In their work, students demonstrated the connections between their personal identities and language justice, defined in the syllabus as “the right everyone has to communicate in the language in which we feel most comfortable” (Antena Collective). Student Rouaa transcreated Vicuña’s poem, writing that in English, her name is “missing letters and accents / denying me my true identity.” She explained that Arabic contains numerous accents that aren’t translatable to English, so an English speaker’s pronunciation of her name feels incomplete. Student Ferlisa added that she finds it interesting how people pronounce her name wrong even after she’s just pronounced it to them correctly, making a translation in their minds. Student Rosa wrote her poem in Spanish and then translated it to English to emphasize the necessity of her bilinguality. “I learned one language from ancient playwrights, the other to survive the schoolyard,” she quoted from Rivera’s poem.  Student Lizmery echoed this poignant language in her poem: “Here I am living in a field of violence and a brick building…living around a field of azure and a castle of silver.” The poems written and discussed by students demonstrate how language captures the history of translation, exile, displacement, war, gender and ethnicity, and how those experiences have left their mark on students in the present.

The students’ work also provided an opportunity to talk about the translation studies focus of the course, defined in the syllabus as an interdisciplinary scholarly field that analyzes the theory, practice and context of translation. Professor Gómez called attention to the diacritical marks that lose visibility in English, such as the accent in her last name or the diaeresis and umlaut in other languages (ü), and she asked students to consider how we can continue to make these marks more present in English. This meets the course objective of confronting and resisting the hegemony of the English language and recognizes the resurgence of the “English only” movement as a form of white supremacy. Student Christian wrote in his poem about this idea of being in-between languages with all its losses and gains, that it “opens up a new window,” yet he “can never fully indulge in one language.” Professor Gómez linked this idea to the middle state that is researched in linguistics and sociology and its connection to third-culture and third-space studies. This follows the course objective of examining art that is created in between multiple languages. The context and limitations of translation were also demonstrated in student Ellenise’s transcreation of Duncan’s poem. She focused on the specific idea and mood conveyed in the Portuguese word “morabeza,” which holds weight for Cape Verdeans, yet that emotion cannot be translated outside of its language and cultural context. These theoretical and conceptual discussions prepare students for the critical thinking and translation literacy they will need to understand language’s importance in inclusivity.

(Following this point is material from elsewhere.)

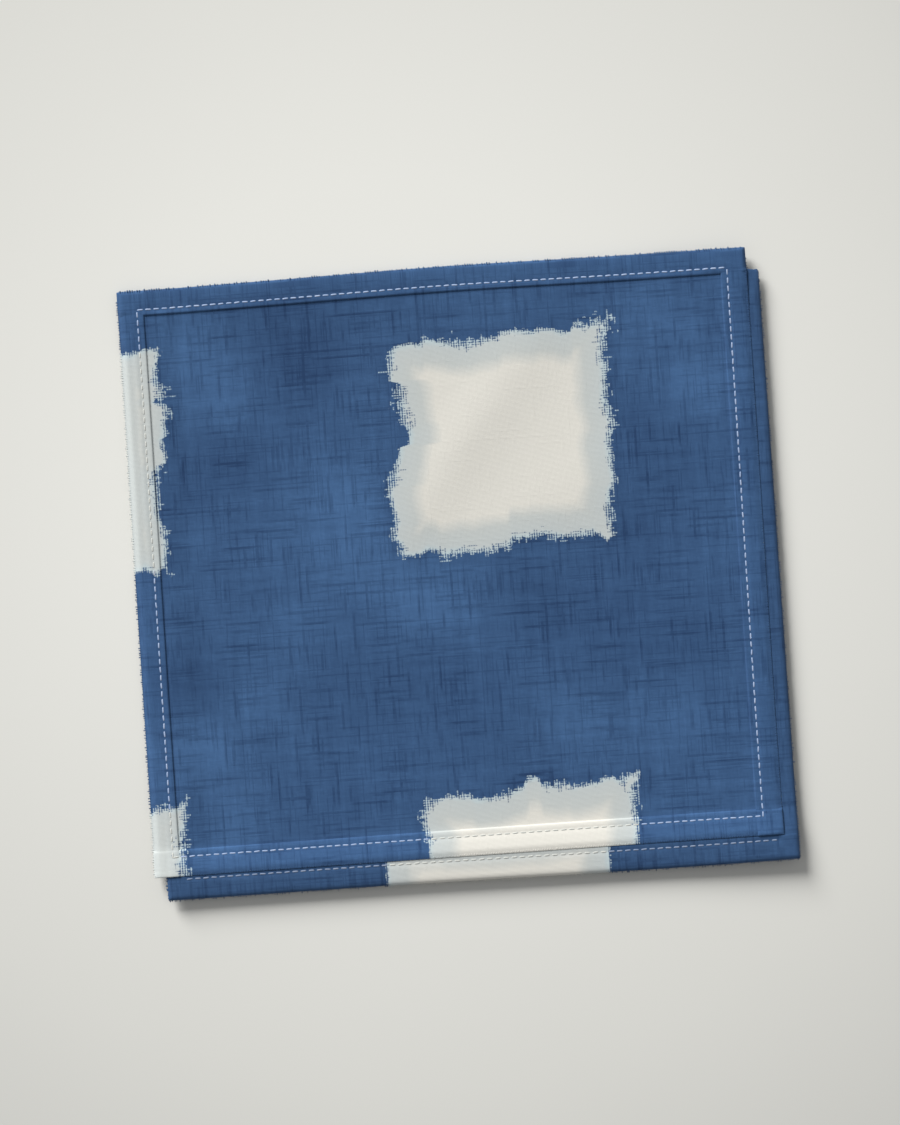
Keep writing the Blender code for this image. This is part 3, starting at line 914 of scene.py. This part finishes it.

The culmination of the transcreated poem activity is the Translation Lab at the end of the semester, when students creatively experiment with translating a literary text from one language to another (interlingual), between two different Englishes (intralingual), or between two sign systems (intersemiotic). The Lab culminates with a post to a class blog, including a brief analytical introduction and an image that corresponds with their translation. Student Rosa did an interlingual translation of passages from “Clap When You Land” by Elizabeth Acevedo because of the way the book corresponds with her memories of growing up in the Dominican Republic. Student Lizmery did an interlingual translation of two Rupi Kaur poems from “The Sun and Her Flowers that focus on themes of language justice. Through these assignments, and the course as a whole, students are able to take the personal aspects of themselves, such as their name, a poem, a literary translation or their heritage and language, and use it as a window into the translation and transcreation that is happening globally in activism, migration and language policy as it shifts with the changing world.